Does their conscience nag them knowing that their families are covered in the event of a medical crisis, but other equally devoted, tax-paying families are now uninsured?
No one would advocate eliminating health insurance for state employees and their spouses and children, even though it would save $645 million, because the collective outrage would make such an action politically untenable.
Please express to your elected officials that this discrimination against a small minority of families is outrageous and will not be tolerated.
We need to work together for answers
What are we doing? Where is our focus? I ask myself these questions every day upon reading the Arizona Daily Star.
I prepare myself for the unthinkable situations that are happening and being allowed to happen in our great country: dangerous staph bacteria on our West Coast beaches; polluted waters in West Virginia — causing skin conditions and rotting teeth; thousands of fish killed in Iowa with polluted waters; rude and inappropriate outbursts from a political member to our president; the rising number of deaths and injured in Iraq and Afghanistan; unemployment and global warming. The list could go on and on.
Our tasks are huge; we can't help but recognize the urgency to employ the team and ideas to get the jobs done. Honest parties and experts should present truths, not arguments. We need results, not bandages.
Lenore T. Soper
Health-care worker, Tucson
Fearing the bully
Re: the Sept. 18 letter "Fear, hate carried over from childhood."
The letter writer struck a note with me. She points out that people against health-care reform may be tapping into Cold War sentiments. I think she is correct.
I remember my stepfather telling me back in the 1970s to be grateful that I am an American, an ocean away from the flaky western Europeans with their "cradle to grave socialism."
But those same Europeans were our partners during the Cold War. If the "socialist" western Europeans resembled the Reds so much, why didn't they partner up with the Soviet Union?

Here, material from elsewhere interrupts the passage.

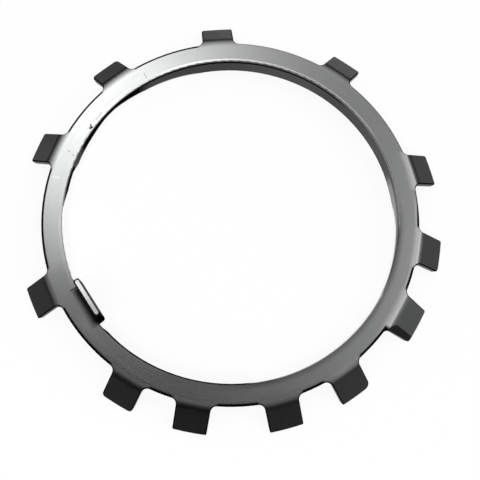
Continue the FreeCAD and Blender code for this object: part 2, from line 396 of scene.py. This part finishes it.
def outline(g, at):
    """A painted dark line of shade along the outline and at the bore's edge, where the sheet's edge is
    rolled over.
    """
    slope = g.both(g.ramp(at.rise, *STEEP_LIMIT), g.ramp(at.rise, *FLAT_LIMIT))
    sloping = g.both(slope, g.ramp(at.radius, *OUTSIDE))
    thinner = g.both(g.arc(at.way, *THIN_LINE), THINNER_BY)
    flat_line = g.ramp(g.math("SUBTRACT", at.radius, thinner), *FLAT_LINE)
    level = g.both(g.ramp(at.z, *FLAT_LINE_FOOT), g.ramp(at.z, *FLAT_LINE_TOP))
    flat_line = g.both(flat_line, g.without(at.near_tab), level)
    return g.most(sloping, flat_line, bore_edge(g, at))


def bore_edge(g, at):
    """A painted dark line of shade at the edge of the bore, on its far and its near side."""
    far_height = g.both(g.ramp(at.z, *FAR_EDGE_TOP), g.ramp(at.z, *FAR_EDGE_FOOT))
    far = g.both(g.ramp(at.radius, *FAR_EDGE_RADIUS), far_height, g.arc(at.way, *FAR_EDGE))
    near = g.both(g.ramp(at.radius, *NEAR_EDGE_RADIUS), g.ramp(at.z, *NEAR_EDGE_FOOT))
    near = g.both(near, g.arc(at.way, *NEAR_EDGE))
    return g.most(far, near)


def soft_shade(g, at):
    """Painted shade: the soft dark borders of the face, and the shade at the key and at the roots of the
    near tabs.
    """
    inner = g.both(g.ramp(at.radius, *INNER_SHADE_RADIUS), g.arc(at.way, *INNER_SHADE))
    outer = g.both(g.ramp(at.radius, *OUTER_SHADE_RADIUS), g.arc(at.way, *OUTER_SHADE))
    outer = g.both(outer, g.without(at.near_tab))
    borders = g.both(g.most(inner, outer), BORDER_SHADE_SHARE)
    key = g.both(g.ramp(at.key_out, *KEY_SHADE_OUTSIDE), g.ramp(at.key_out, *KEY_SHADE_INSIDE))
    key = g.both(key, g.ramp(at.key_aside, *KEY_SHADE_SIDE))
    roots = g.both(g.ramp(at.radius, *ROOT_SHADE_RADIUS), g.arc(at.way, *ROOT_SHADE))
    roots = g.both(roots, at.near_tab, ROOT_SHADE_SHARE)
    faint = g.both(g.arc(at.way, *FAINT_SHADE), FAINT_SHADE_SHARE)
    return g.most(key, roots, faint, borders)


def painted_highlight_lines(g, at):
    """Painted highlights along the edges of the face."""
    far = g.both(g.ramp(at.radius, *FAR_LINE_RADIUS), g.arc(at.way, *FAR_LINE))
    left = g.both(g.ramp(at.radius, *LEFT_LINE_RADIUS), g.arc(at.way, *LEFT_LINE), LEFT_LINE_SHARE)
    right = g.both(g.ramp(at.radius, *RIGHT_LINE_INSIDE), g.ramp(at.radius, *RIGHT_LINE_OUTSIDE))
    right = g.both(right, g.arc(at.way, *RIGHT_LINE), RIGHT_LINE_SHARE)
    roots = g.both(g.ramp(at.radius, *ROOT_LINE_RADIUS), g.arc(at.way, *ROOT_LINE))
    roots = g.both(roots, at.near_tab, ROOT_LINE_SHARE)
    level = g.both(g.ramp(at.z, *BRIGHT_FOOT), g.ramp(at.z, *BRIGHT_TOP))
    return g.both(g.most(far, left, right, roots), level)


def angle_from(g, at, middle):
    """The angle round the axis from a middle direction, in degrees."""
    inputs = {"Vector": at.flat, "Angle": math.radians(-middle)}
    turned = g.add("ShaderNodeVectorRotate", inputs, rotation_type="Z_AXIS").outputs[0]
    x, y, _ = g.add("ShaderNodeSeparateXYZ", {0: turned}).outputs
    return g.math("MULTIPLY", g.math("ARCTAN2", y, x), math.degrees(1.0))


def dark_depth(g, at, middle, depths):
    """How deep the dark part of the wall goes, running straight from each place of a list to the next."""
    angle = angle_from(g, at, middle)
    depth = depths[0][1] * MM
    for (start, low), (end, high) in zip(depths, depths[1:]):
        change = g.ramp(angle, start - middle, end - middle, 0.0, (high - low) * MM, kind="LINEAR")
        depth = g.math("ADD", depth, change)
    return depth


def painted_highlight_wall(g, at):
    """Where the wall of the bore is painted bright as a highlight, below its dark upper part."""
    left = g.math("ADD", at.z, dark_depth(g, at, LEFT_MIDDLE, LEFT_DARK_DEPTHS))
    left = g.both(g.ramp(left, LEFT_SOFTNESS, -LEFT_SOFTNESS), g.arc(at.way, *LEFT_WALL_HIGHLIGHT))
    right = g.math("ADD", at.z, dark_depth(g, at, RIGHT_MIDDLE, RIGHT_DARK_DEPTHS))
    right = g.both(g.ramp(right, RIGHT_SOFTNESS, -RIGHT_SOFTNESS), g.arc(at.way, *RIGHT_WALL_HIGHLIGHT))
    return g.both(g.most(left, right), at.bore_wall)


def painted_lit_strip(g, at):
    """A strip of the wall on the right painted mid grey as light on it, less bright than the painted
    highlight.
    """
    strip = g.both(g.ramp(at.z, *LIT_STRIP_TOP), g.ramp(at.z, *LIT_STRIP_FOOT))
    return g.both(strip, at.bore_wall, g.arc(at.way, *LIT_STRIP))


def painted_black_shade(g, at):
    """Painted shade, the darkest of the wall: its foot all round, and some stretches on the left."""
    left = g.most(*(g.both(g.arc(at.way, *stretch), share) for *stretch, share in BLACK_STRETCHES))
    left = g.both(left, g.ramp(at.z, *BLACK_TOP))
    return g.both(at.bore_wall, g.most(g.ramp(at.z, *BLACK_FOOT), left))


def key_end(g, at):
    """The sheared end of the key: a pale strip with round ends."""
    beyond = g.most(g.math("SUBTRACT", at.key_aside, KEY_HALF_WIDTH - KEY_STRIP_INSET), 0.0)
    out = g.math("SUBTRACT", at.key_out, KEY_END_MIDDLE)
    distance = g.vector("LENGTH", g.combine(beyond, out, 0.0), output="Value")
    return g.both(g.ramp(distance, *KEY_STRIP_EDGE), g.ramp(at.z, *KEY_STRIP_FOOT))


# The strip's grey runs from pale to dark across the key: painted light on the pale sheared face.
def key_end_colour(g, at):
    pale, dark = KEY_STRIP_GREYS
    return g.mix(g.ramp(at.key_across, *KEY_STRIP_FADE), grey(pale), grey(dark))


# Painted shade: the key's sides take a near black grey.
def key_sides(g, at):
    """All of the key above its bend. Nothing else of the plate stands above the face."""
    return g.ramp(at.z, *KEY_SIDES_FOOT)


def mark(g, at, start, end, half_width, strength, edge):
    """A straight mark on the face, whose soft edge is given in half widths."""
    outer, inner = edge
    distance = g.distance_to_line(at.flat, start, end)
    return g.ramp(distance, half_width * outer * MM, half_width * inner * MM, 0.0, strength)


def scratches(g, at):
    dark = g.most(0.0, *(mark(g, at, *scratch, SCRATCH_EDGE) for scratch in SCRATCHES))
    return g.both(dark, g.ramp(at.z, *SCRATCH_FOOT))


def pale_mark(g, at):
    return mark(g, at, *PALE_MARK, PALE_MARK_EDGE)


def base_colour(g, at, face, clouds, specks):
    """The ground face, and the dark grey painted as shade on what is bent out of it."""
    dark, pale = (grey(level, BENT_SHADE_TINT) for level in BENT_SHADE_GREYS)
    bent_shade = g.mix(specks, dark, pale)
    for stretch, level in BENT_SHADE_PATCHES:
        bent_shade = g.mix(g.arc(at.way, *stretch), bent_shade, grey(level, BENT_SHADE_TINT))
    dark, pale = (grey(level, GROUND_TINT) for level in GROUND_GREYS)
    return g.mix(face, bent_shade, g.mix(clouds, dark, pale))


def low_angle_shade(g, at, black, line, wall_highlight):
    """Painted shade in the edge tint: how far the steel fails to brighten at a low angle."""
    tabs = g.both(g.ramp(at.radius, *LOW_ANGLE_SHADE_TABS_RADIUS), g.arc(at.way, *LOW_ANGLE_SHADE_TABS), LOW_ANGLE_SHADE_TABS_SHARE)
    wall = g.both(at.bore_wall, g.arc(at.way, *LOW_ANGLE_SHADE_WALL), LOW_ANGLE_SHADE_WALL_SHARE)
    key = g.both(key_sides(g, at), LOW_ANGLE_SHADE_KEY_SHARE)
    return g.both(g.most(black, line, tabs, wall, key), g.without(wall_highlight))


def steel():
    """Ground face, painted shade on what is bent out of it, painted lines and patches of light and shade,
    a pale sheared key end, and the wear.
    """
    material = bpy.data.materials.new("brushed_steel")
    material.use_nodes = True
    g = Graph(material.node_tree)
    at = Places(g)
    clouds = g.noise(at.place, *CLOUDS)
    specks = g.noise(at.place, *SPECKS)
    lengthwise = g.vector("MULTIPLY", at.way, (BRUSH_LENGTHWISE, BRUSH_LENGTHWISE, 0.0))
    brush = g.noise(g.vector("ADD", lengthwise, g.combine(0.0, 0.0, at.radius)), *BRUSH)

    face = ground_face(g, at)
    line = outline(g, at)
    black = painted_black_shade(g, at)
    wall_highlight = painted_highlight_wall(g, at)
    sheared = key_end(g, at)
    colour = base_colour(g, at, face, clouds, specks)
    # Over the base colour, from the lowest: painted shade, painted highlights, the painted dark outline,
    # painted light and shade on the bore's wall, the scratches and the pale mark, the key's sides painted
    # dark as shade, and its end strip
    layers = (
        (soft_shade(g, at), grey(SHADE_GREY)),
        (painted_highlight_lines(g, at), grey(PAINTED_HIGHLIGHT_GREY)),
        (line, grey(OUTLINE_SHADE_GREY)),
        (painted_lit_strip(g, at), grey(LIT_STRIP_GREY)),
        (black, grey(BLACK_GREY)),
        (wall_highlight, grey(WALL_HIGHLIGHT_GREY)),
        (scratches(g, at), grey(SCRATCH_GREY)),
        (pale_mark(g, at), grey(PALE_MARK_GREY)),
        (key_sides(g, at), grey(KEY_SIDES_SHADE_GREY)),
        (sheared, key_end_colour(g, at)),
    )
    for share, layer in layers:
        colour = g.mix(share, colour, layer)

    bent_roughness = g.ramp(specks, *GRAIN_RANGE, *BENT_ROUGHNESS, kind="LINEAR")
    face_roughness = g.ramp(brush, *GRAIN_RANGE, *GROUND_ROUGHNESS, kind="LINEAR")
    # 1 where the face is half faded
    fading = g.both(4.0, face, g.without(face))
    roughness = g.between(face, bent_roughness, face_roughness)
    roughness = g.math("ADD", roughness, g.both(fading, FADE_ROUGHER_BY))
    roughness = g.between(wall_highlight, roughness, WALL_HIGHLIGHT_ROUGHNESS)
    edge_tint = g.mix(low_angle_shade(g, at, black, line, wall_highlight), grey(1.0), grey(0.0))
    bump = g.add("ShaderNodeBump", {"Height": brush, "Strength": BRUSH_STRENGTH, "Distance": BRUSH_HEIGHT})
    inputs = {
        "Base Color": colour,
        "Metallic": g.ramp(sheared, 0.0, 1.0, 1.0, KEY_STRIP_METAL),
        "Roughness": roughness,
        "Specular Tint": edge_tint,
        "Normal": bump.outputs[0],
    }
    shader = g.add("ShaderNodeBsdfPrincipled", inputs)
    g.add("ShaderNodeOutputMaterial", {"Surface": shader.outputs["BSDF"]})
    return material


def seen_or_mirrored(g):
    """1 for the rays that show the background: the camera's, and those that metal and glass mirror."""
    path = g.add("ShaderNodeLightPath").outputs
    return g.most(path["Is Camera Ray"], path["Is Glossy Ray"], path["Is Transmission Ray"])


def floor_material():
    material = bpy.data.materials.new("white_floor")
    material.use_nodes = True
    g = Graph(material.node_tree)
    lit = g.add("ShaderNodeBsdfDiffuse", {"Color": grey(FLOOR_GREY)}).outputs[0]
    white = g.add("ShaderNodeEmission", {"Color": grey(1.0), "Strength": FLOOR_WHITE}).outputs[0]
    share = g.both(seen_or_mirrored(g), 1.0 - FLOOR_LIT_SHARE)
    surface = g.add("ShaderNodeMixShader", {0: share, 1: lit, 2: white}).outputs[0]
    g.add("ShaderNodeOutputMaterial", {"Surface": surface})
    return material


def make_floor():
    low = before[0][2]
    mesh = bpy.data.meshes.new("floor")
    corners = ((-1, -1), (1, -1), (1, 1), (-1, 1))
    mesh.from_pydata([(x * FLOOR_HALF, y * FLOOR_HALF, low) for x, y in corners], [], [(0, 1, 2, 3)])
    floor = bpy.data.objects.new("floor", mesh)
    scene.collection.objects.link(floor)
    floor.data.materials.append(floor_material())


def direction(azimuth, elevation):
    turn = math.radians(azimuth)
    rise = math.radians(elevation)
    return (math.cos(rise) * math.cos(turn), math.cos(rise) * math.sin(turn), math.sin(rise))


def make_world():
    """A dim room with soft bright panes, and a white backdrop low down all round."""
    world = bpy.data.worlds.new("studio")
    scene.world = world
    world.use_nodes = True
    g = Graph(world.node_tree)
    way = g.add("ShaderNodeTexCoord").outputs["Generated"]
    up = g.add("ShaderNodeSeparateXYZ", {0: way}).outputs["Z"]
    level = g.ramp(up, 0.0, BACKDROP_TOP, BACKDROP_LEVEL, 0.0)
    for azimuth, elevation, spread, strength in PANES:
        towards = g.vector("DOT_PRODUCT", way, direction(azimuth, elevation), output="Value")
        sharpness = 1.0 / math.radians(spread) ** 2
        fall = g.math("MULTIPLY", g.math("SUBTRACT", towards, 1.0), sharpness)
        level = g.math("ADD", level, g.both(g.math("EXPONENT", fall), strength))
    seen = g.add("ShaderNodeLightPath").outputs["Is Camera Ray"]
    colour = g.mix(seen, g.combine(level, level, level), grey(1.0))
    back = g.add("ShaderNodeBackground", {"Color": colour, "Strength": 1.0})
    g.add("ShaderNodeOutputWorld", {"Surface": back.outputs[0]})


def make_fill_lamp():
    data = bpy.data.lights.new("fill_lamp", "AREA")
    data.shape = "DISK"
    data.size = FILL_SIZE
    data.energy = FILL_POWER
    lamp = bpy.data.objects.new("fill_lamp", data)
    towards = Vector(direction(FILL_AZIMUTH, FILL_ELEVATION))
    lamp.location = towards * FILL_DISTANCE
    lamp.rotation_euler = towards.to_track_quat("Z", "Y").to_euler()
    lamp.visible_glossy = False
    scene.collection.objects.link(lamp)


def make_camera():
    lean = Matrix.Rotation(-LEAN, 3, "X")
    around = Matrix.Rotation(FAR_TURN, 3, "Z")
    to_view = around @ lean @ around.transposed() @ Matrix.Rotation(RING_TURN, 3, "Z")
    to_object = to_view.transposed()
    data = bpy.data.cameras.new("camera")
    data.sensor_width = SENSOR
    data.lens = SENSOR * FOCAL_SHARE
    data.clip_start = CLIP_START
    data.clip_end = CLIP_END
    camera = bpy.data.objects.new("camera", data)
    place = to_object.to_4x4()
    place.translation = to_object @ CAMERA_OFFSET
    camera.matrix_world = place
    scene.collection.objects.link(camera)
    scene.camera = camera


scene = bpy.context.scene
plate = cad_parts[PLATE]
plate.data.materials.clear()
plate.data.materials.append(steel())

make_floor()
make_world()
make_fill_lamp()
make_camera()
scene.view_settings.view_transform = "Standard"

In truth, Europe loathed and feared the Soviets more than we did. They had suffered the most under Hitler's iron fist; they knew a bully when they saw one. Right or left, it made no difference: a bully is a bully.

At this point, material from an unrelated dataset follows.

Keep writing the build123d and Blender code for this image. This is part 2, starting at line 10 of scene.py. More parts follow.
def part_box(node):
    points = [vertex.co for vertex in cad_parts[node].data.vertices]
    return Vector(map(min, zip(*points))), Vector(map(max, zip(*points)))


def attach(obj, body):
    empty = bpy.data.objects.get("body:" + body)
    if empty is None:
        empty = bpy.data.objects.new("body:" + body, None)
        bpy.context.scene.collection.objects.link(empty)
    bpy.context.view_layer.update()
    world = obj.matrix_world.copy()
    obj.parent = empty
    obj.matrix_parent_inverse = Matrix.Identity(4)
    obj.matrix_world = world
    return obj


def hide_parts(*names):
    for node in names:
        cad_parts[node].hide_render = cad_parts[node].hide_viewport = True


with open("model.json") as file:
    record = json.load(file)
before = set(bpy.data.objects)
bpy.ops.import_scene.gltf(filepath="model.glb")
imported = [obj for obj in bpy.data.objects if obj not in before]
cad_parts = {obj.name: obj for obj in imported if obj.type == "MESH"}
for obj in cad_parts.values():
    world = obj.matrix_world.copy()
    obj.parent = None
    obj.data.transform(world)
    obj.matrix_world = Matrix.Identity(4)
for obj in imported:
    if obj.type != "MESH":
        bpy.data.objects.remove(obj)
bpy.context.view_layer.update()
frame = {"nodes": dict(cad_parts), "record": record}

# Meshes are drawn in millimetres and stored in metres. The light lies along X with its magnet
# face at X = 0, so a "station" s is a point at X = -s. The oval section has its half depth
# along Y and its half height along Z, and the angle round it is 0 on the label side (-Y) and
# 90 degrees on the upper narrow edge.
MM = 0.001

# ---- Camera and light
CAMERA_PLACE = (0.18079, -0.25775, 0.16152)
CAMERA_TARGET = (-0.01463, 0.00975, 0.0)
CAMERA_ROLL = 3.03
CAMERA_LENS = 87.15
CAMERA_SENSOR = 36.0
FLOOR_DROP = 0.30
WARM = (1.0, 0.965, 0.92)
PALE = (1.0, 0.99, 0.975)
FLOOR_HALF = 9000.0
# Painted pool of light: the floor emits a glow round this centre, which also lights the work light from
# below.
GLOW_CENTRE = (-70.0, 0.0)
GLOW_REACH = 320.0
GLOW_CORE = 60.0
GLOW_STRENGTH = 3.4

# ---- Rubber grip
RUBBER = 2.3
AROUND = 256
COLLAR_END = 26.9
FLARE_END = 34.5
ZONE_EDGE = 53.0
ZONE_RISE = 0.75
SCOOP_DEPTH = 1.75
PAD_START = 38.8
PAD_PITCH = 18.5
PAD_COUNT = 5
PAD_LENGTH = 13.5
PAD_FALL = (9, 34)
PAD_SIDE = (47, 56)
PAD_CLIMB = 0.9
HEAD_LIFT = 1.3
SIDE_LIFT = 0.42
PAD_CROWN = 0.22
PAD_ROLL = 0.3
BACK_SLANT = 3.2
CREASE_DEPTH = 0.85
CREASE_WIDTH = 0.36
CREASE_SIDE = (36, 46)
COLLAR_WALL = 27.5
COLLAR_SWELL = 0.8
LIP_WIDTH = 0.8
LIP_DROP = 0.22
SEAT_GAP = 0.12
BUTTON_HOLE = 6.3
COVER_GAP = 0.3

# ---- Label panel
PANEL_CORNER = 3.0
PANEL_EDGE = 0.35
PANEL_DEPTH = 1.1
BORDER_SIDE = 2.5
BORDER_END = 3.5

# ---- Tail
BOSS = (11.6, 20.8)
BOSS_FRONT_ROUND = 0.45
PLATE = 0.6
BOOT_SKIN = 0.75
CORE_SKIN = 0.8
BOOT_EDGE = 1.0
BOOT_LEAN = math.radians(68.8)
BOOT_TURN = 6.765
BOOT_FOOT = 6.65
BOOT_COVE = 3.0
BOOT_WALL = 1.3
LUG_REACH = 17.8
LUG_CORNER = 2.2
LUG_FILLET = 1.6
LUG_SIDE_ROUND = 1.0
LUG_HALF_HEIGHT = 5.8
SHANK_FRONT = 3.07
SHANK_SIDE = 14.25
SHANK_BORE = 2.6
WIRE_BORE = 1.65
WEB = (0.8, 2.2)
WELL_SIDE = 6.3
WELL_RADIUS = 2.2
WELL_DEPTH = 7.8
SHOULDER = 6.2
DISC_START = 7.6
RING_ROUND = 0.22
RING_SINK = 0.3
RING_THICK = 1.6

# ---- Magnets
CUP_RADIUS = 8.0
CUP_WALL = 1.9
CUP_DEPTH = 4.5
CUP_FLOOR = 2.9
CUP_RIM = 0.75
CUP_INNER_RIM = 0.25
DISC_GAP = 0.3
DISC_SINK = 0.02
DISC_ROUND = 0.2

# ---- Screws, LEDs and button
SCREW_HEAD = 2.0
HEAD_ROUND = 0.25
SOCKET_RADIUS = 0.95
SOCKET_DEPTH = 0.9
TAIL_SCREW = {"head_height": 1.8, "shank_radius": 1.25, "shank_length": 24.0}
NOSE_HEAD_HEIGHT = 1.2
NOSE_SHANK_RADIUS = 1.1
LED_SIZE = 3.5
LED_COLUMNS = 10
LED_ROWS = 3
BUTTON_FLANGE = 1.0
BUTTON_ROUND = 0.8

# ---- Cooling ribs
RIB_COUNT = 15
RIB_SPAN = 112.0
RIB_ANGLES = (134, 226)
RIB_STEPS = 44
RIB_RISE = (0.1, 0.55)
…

Yet Europe does not feel bullied by a system that extends health care to all. So why do we?
Former Titan II and Minuteman II ICBM crew member, Tucson
Tucson's unique flavor marred by trash
I have recently taken out-of-town guests to the Tucson Botanical Gardens, the DeGrazia Museum, the Philabaum Gallery, Santa Theresa Tile Works, the Etherton Gallery, the Center for Creative Photography, the Arizona-Sonora Desert Museum and Mission San Xavier del Bac.

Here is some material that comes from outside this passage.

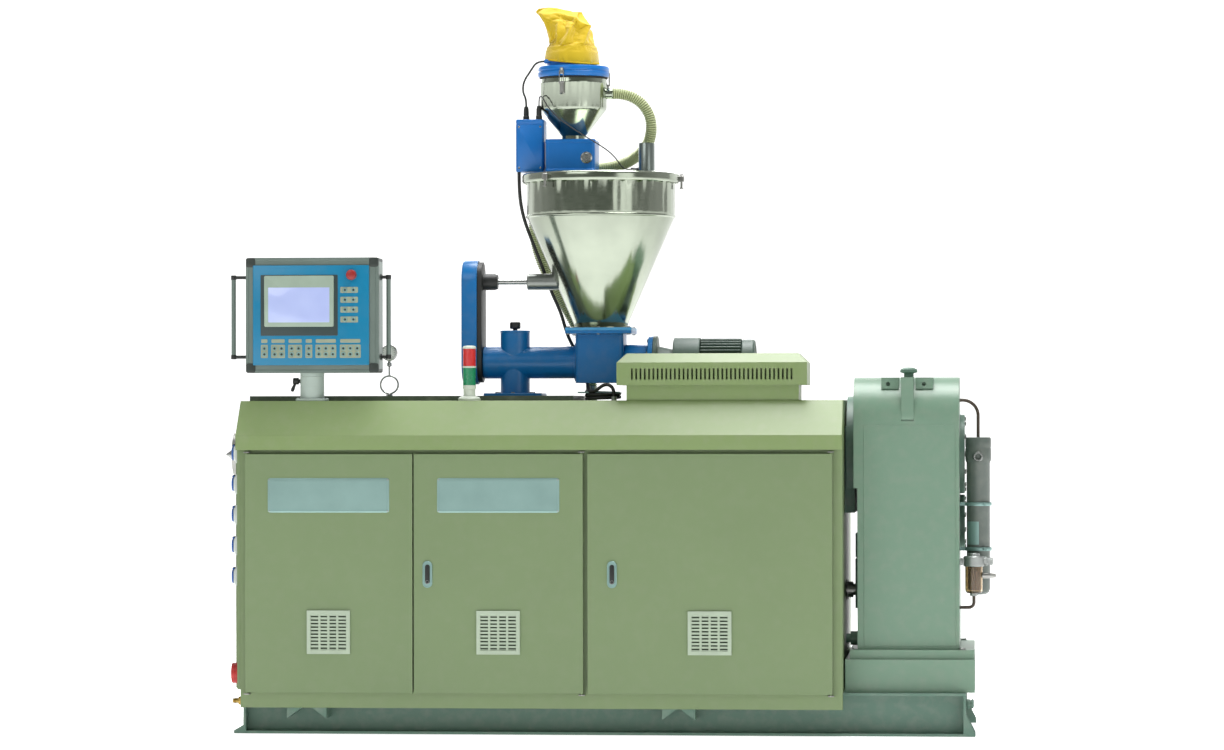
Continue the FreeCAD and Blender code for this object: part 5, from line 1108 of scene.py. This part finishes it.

We had a wonderful time. Tucson is blessed with exceptionally talented artisans and a wealth of cultural resources. Tucson has a unique flavor, with so many historic buildings saved, the mountain vistas in all directions, an extraordinary number of "mom and pop" businesses indicating an entrepreneurial spirit and obvious assimilation of multiple cultures.
I am very proud to call Tucson home except for one thing that mars much of the goodness of the city — the trash everywhere. Tucson's streets and roadways are littered with refuse. Tucson can be a world-class city, but it must clean up. There is no reason to wait to pick up trash. Let's get busy.
Ventana Room didn't live up to hype
Re: the Sept. 14 article "Ventana Room offered artistic dining."
Count me among those who are not mourning the demise of the Ventana Room. I have dined in fine restaurants from coast to coast, and my one dinner there was one of the worst dining experiences I've ever had.
First, we were made to stand by the entry podium for seven or eight minutes before we were seated, despite a reservation, and a nearly empty dining room.
The service was laughably pompous and condescending. The presentation of everything from the bread and butter to the dessert was absurdly precious. And finally, the meal did not live up to the hype, or the prices.